14            Because we have concluded that Edwards waived an objection to the admissibility of the judgment of conviction and the faxed DOC document, we do not reach the issue whether those documents would in fact be admissible to prove a prior conviction under Wis. Stat. § 973.12(1).

            By the Court.—Judgment and order affirmed.



[1]  All references to the Wisconsin Statutes are to the 1997-98 version unless otherwise noted.

[2]  State v. Escalona-Naranjo, 185 Wis. 2d 168, 517 N.W.2d 157 (1994), held that Wis. Stat. § 974.06(4) bars defendants from bringing claims under § 974.06 if they could have raised them in a previous postconviction motion or on direct appeal—unless they have a sufficient reason for failing to do so.  Id. at 181, 184.

[3]  Wisconsin Stat. § 973.13 provides: “In any case where the court imposes a maximum penalty in excess of that authorized by law, such excess shall be void and the sentence shall be valid only to the extent of the maximum term authorized by statute and shall stand commuted without further proceedings.”

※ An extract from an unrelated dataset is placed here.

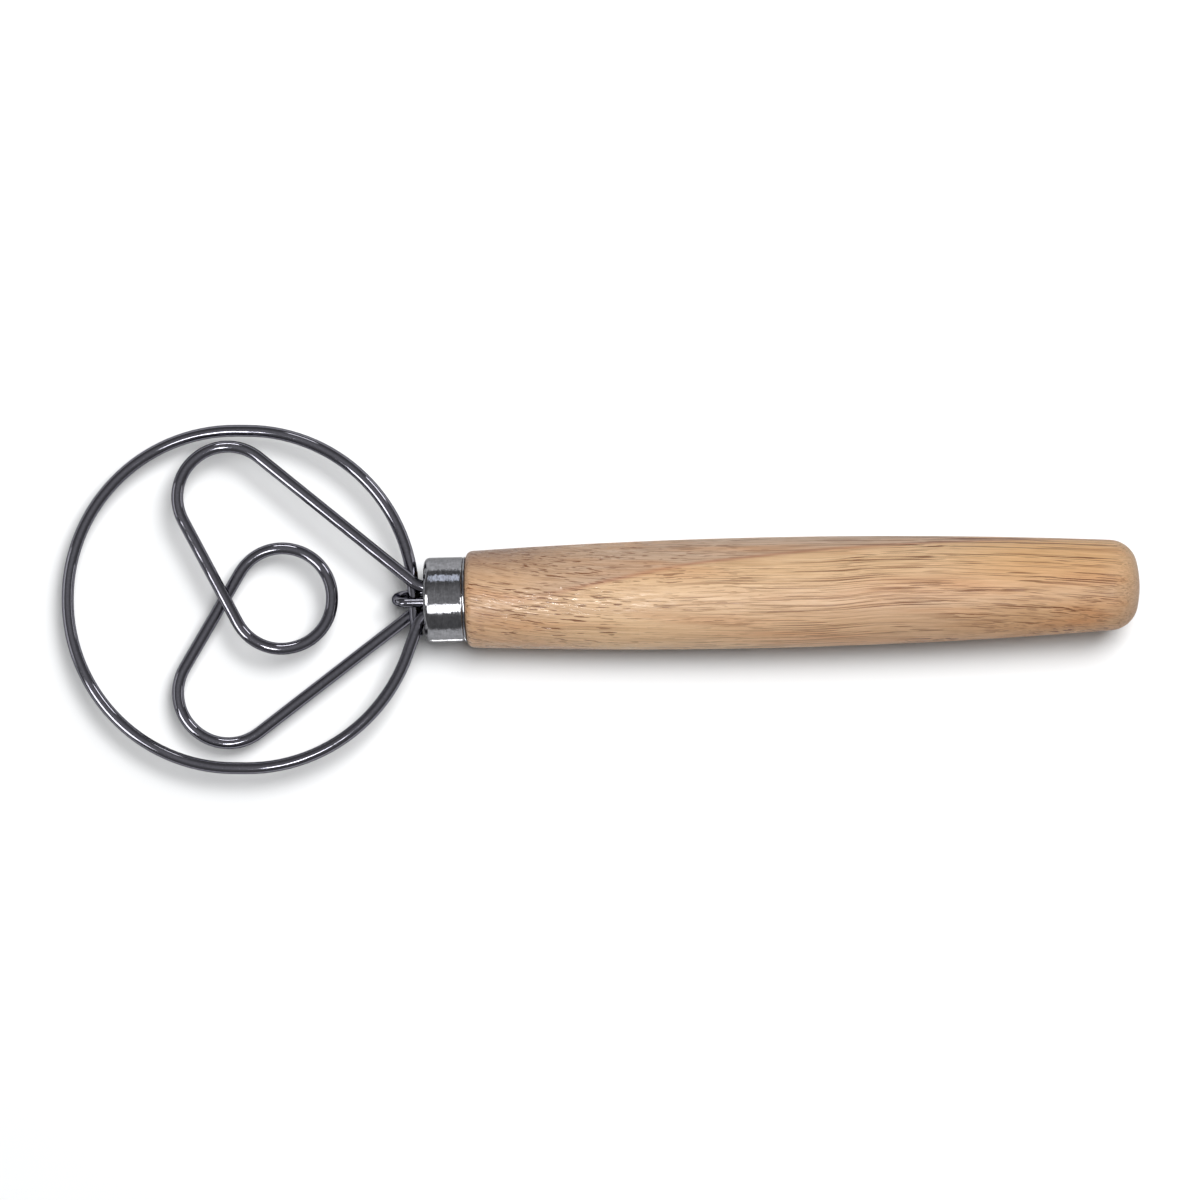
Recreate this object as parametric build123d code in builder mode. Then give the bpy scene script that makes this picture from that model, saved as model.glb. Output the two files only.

[4]  We recognize that the facts in State v. Flowers, 221 Wis. 2d 20, 586 N.W.2d 175 (Ct. App. 1998), are similar to the present case in that the merits of both cases involve determining whether a particular document is sufficient to prove that a defendant is a repeater.  In Flowers, the document was a revocation summary.  See 221 Wis. 2d at 32-33.  But Flowers did not consider whether the defendant in that case had waived his right to object to the admissibility of the revocation summary; it determined only the applicability of Escalona-Naranjo.  Further, the State in Flowers did not argue in its brief that Flowers had waived his objection to the admissibility of the revocation summary.  See generally Brief for the State of Wisconsin, State v. Flowers (No. 97-3682-CR).  We generally do not address issues not raised by the parties.  Waushara County v. Graf, 166 Wis. 2d 442, 451, 480 N.W.2d 16 (1992).